You mentioned about your family, like disowning you after you came out. But I read that your granddad was one of the first people that came around to the idea.

Oh, yeah.

Can you talk to me about how that happened? Because I know he’s featured on the album.

He’s pretty cool. He’s a really funny guy. Yeah, he’s 93, and he’s still going. He’s sharp as a whip. You know, he’s Italian. His dad’s from Italy, from Calabria, Italy, and he’s first-generation American. And he’s Catholic, blue-blooded Democrat, grew up in like Delaware, a union guy, you know, tough guy.

His thing is just like God is love. And he just really never understood ever. I’ve always loved this about my grandpa. Even racism; he was just never part of that. He was just like, I love people. And if God is supposed to be loved, then that is supposed to be what we do for others. And this is the guy that’s tough. Like my grandpa is equally the best person and the toughest guy I know in a lot of ways; you know, to live to 93, you have to be pretty tough. So, yeah, he’s just somebody that I knew was a risk because I didn’t know because he’s old school, I guess, in some ways, but he’s always been a feminist. He’s always thought that women should be the president. I mean, like he was a big Hillary Clinton fan. He was like Hillary should have won, you know, like that’s his vibe. He’s just one of those guys where I think for me, that’s the kind of phone call I get from him all the time. Hi, sweetheart. I love you. Hi, baby.

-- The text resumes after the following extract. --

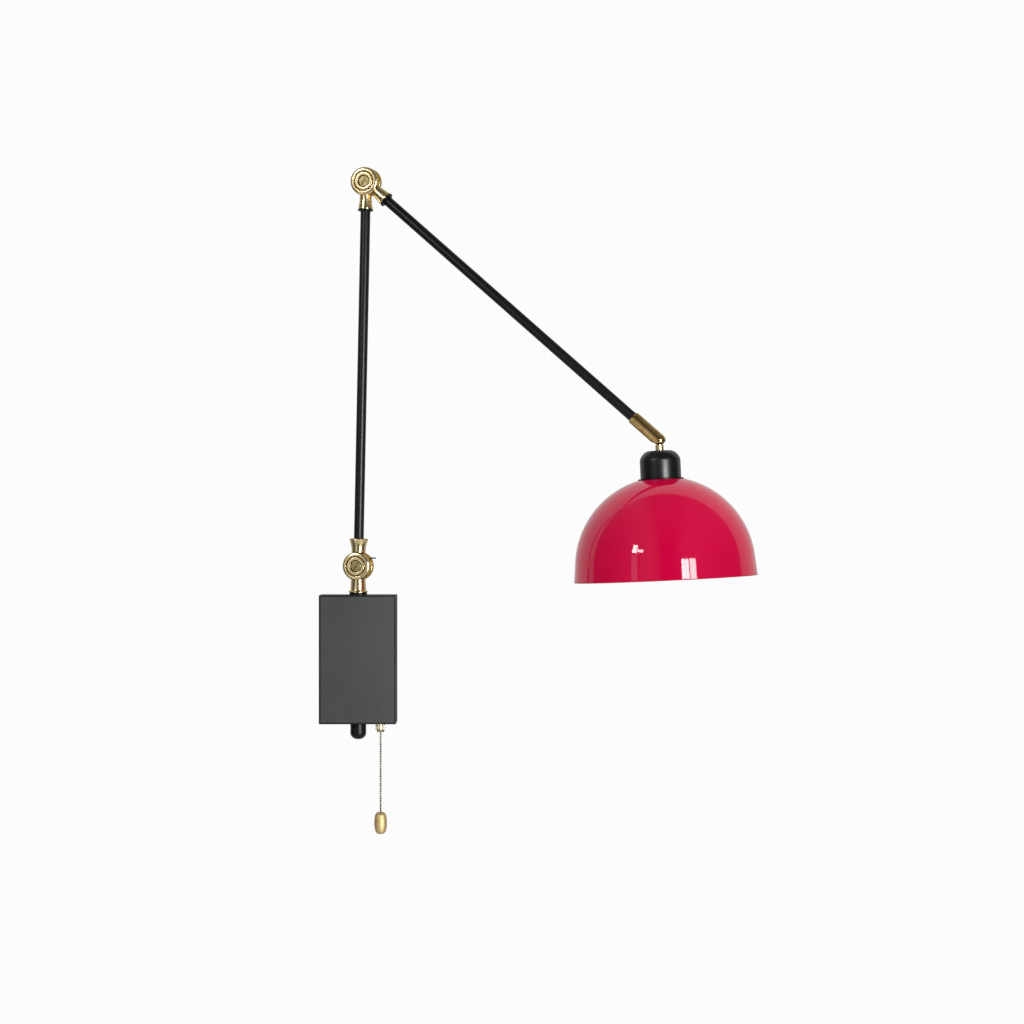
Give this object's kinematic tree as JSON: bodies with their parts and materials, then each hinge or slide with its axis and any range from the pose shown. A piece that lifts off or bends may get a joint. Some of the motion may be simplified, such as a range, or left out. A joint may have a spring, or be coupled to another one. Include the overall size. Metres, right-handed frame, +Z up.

Me and my band, that’s the kind of relationships that I have in my life and have kept me alive. So my best friend is my family. They’re like my chosen family. And I think that’s something that has kept me going for a long time.

So they’re looking after you. Your friends. How do you look after yourself these days?

I don’t drink on the road. That’s a big one. Like I can’t. I used to be a really big partier. I struggled going to sleep at night when I was on tour. So I would just like… drink! I’d just pass out. And that’s really been huge to not do that kind of lifestyle anymore. When you’re kid starting, they give you no money, first of all, like you get paid maybe 100 bucks and then they give you drink tickets, you know. And it’s just the culture of how we kind of make it through the night. And I was definitely a road dog when I first started making music. I toured and toured and toured.

So now, you know, I’m still a good time, and I love hanging with my friends and talking to people after shows. But I spend a lot of time alone now and centre myself. And I do meditation and stuff. I appreciate myself now.

So we appreciate you, too. I appreciate your time. So thank you for talking to me. And I would just like to know what hopes you have for the next 12 months now.

You know, my hope is that Left Hand for me is a slow burn. I feel that about this record. I feel like it’s almost like a record that you need to listen to a few times to be like, oh, this is really hitting me like this feels like something that’s like a book, almost like it feels like a story. And that’s really different than just writing a record that just feels fun or instant. I think Left Hand is going to have its moment even a while after its release date. I’ve always felt that way. I am deeply working on my live shows; on my communication with fans. I’m like on my socials all the time, responding to their messages. I’m building something to last me the rest of my life. I don’t see myself as a flash-in-the-pan artist. I’m a career artist that I think will make such good records that people will go back and be like, oh, they’ve been making really good music since 2017, you know? And I know that my breakthrough is coming. Whatever that looks like. When people say, well, what does that mean? I just mean like fans that are coming to my shows, and they feel like I’m an artist that they want to live with in their life and live in their homes with them. And that’s really special. And I don’t take that for granted because we only have so much space in our brains and our hearts for something. And I want to earn that. So next 12 months, I’m earning their love.